Internal combustion engine designs are progressing to meet high-performance requirements with resepct to reduced fuel consumption and emissions. Compression ignition engines (diesel engines) involve high-bore pressures for combusting fuel. Advancements in diesel engine designs have placed higher performance demands on the materials used for manufacturing engine blocks, cylinder liners, and cylinder heads. Progress in diesel engine technology has created designs that require engine blocks with high-bore-pressure specifications. The next generation diesel engines involve peak bore pressures of the order of 135 BAR to 160 BAR during combustion. The increased bore pressures require the use of high-strength materials for engine blocks and cylinder heads. One such material under consideration by some automobile manufacturers is compacted graphite iron (CGI).

The unique graphite microstructure of the material provides high strength for the increased bore pressure requirements that are likely to be above 160 BAR in the future. However, challenges are faced in the area of machinability of the metal due to its high strength, stiffness, and hardness. Researchers S. Skvarenina and Yung Shin of the School of Mechanical Engineering, Purdue University, West Lafayette, in the United States, have developed a laser-assisted machining (LAM) technique to improve the machinability of CGI and therefore, reduce machining costs. The technique employs a laser to soften the material prior to machining so that machinability can be improved. Shin tells Technical Insights that the research on LAM for CGI was started based on a request from a company. He adds that currently, the machinability of CGI is poor. To use CGI as a next generation engine material, it is required to improve the machinability (by a factor of 2). This goal has been achieved through LAM, making the process cost-competitive. Tool life and material removal rates are improved by the technique. LAM was found to be successful for a material removal temperature of 400 degrees C with the microstructure remaining unaffected.

The lasers used for this study are a 1.5 kW carbon dioxide (CO2) laser and a neodymium-doped yttrium aluminium garnet (Nd: YAG) laser.
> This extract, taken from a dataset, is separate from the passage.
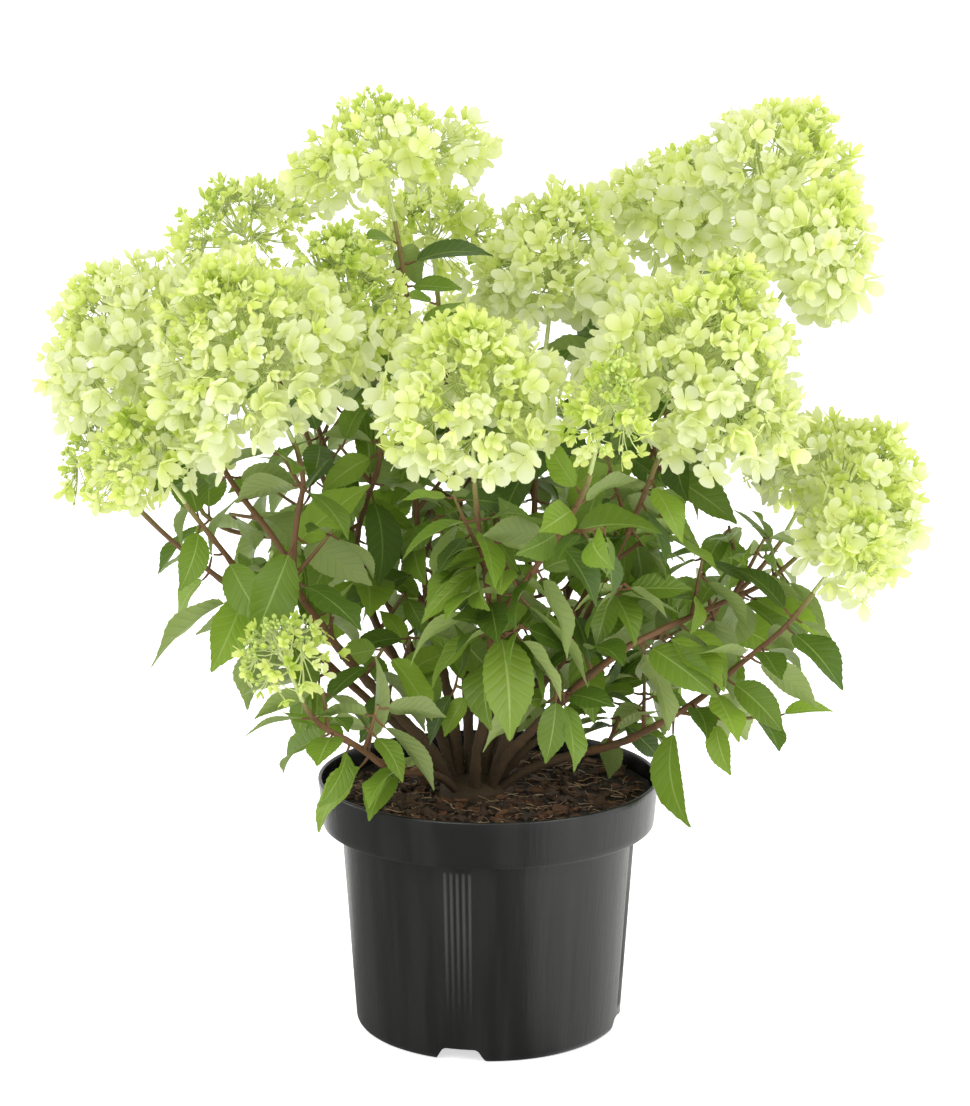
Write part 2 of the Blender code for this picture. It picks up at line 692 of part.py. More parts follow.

The optical laser energy is directed on the work piece with the aid of focusing optics. A three component dynamometer with a suitable amplifier was used to measure cutting forces. The surface temperature of the work piece was measured by means of an infrared camera. The surface roughness of the work piece was measured using a profilometer after each trial. The tool wear was measured using an optical microscope. Due to the unique microstructure of CGI, excessive heat can alter the microstructure. By means of the study, the researchers have been able to control the temperature field precisely to achieve the desirable result. Shin says that the major difficulty was to maintain the original graphite microstructures during machining. However, this has been achieved within a specific operating range using the technique.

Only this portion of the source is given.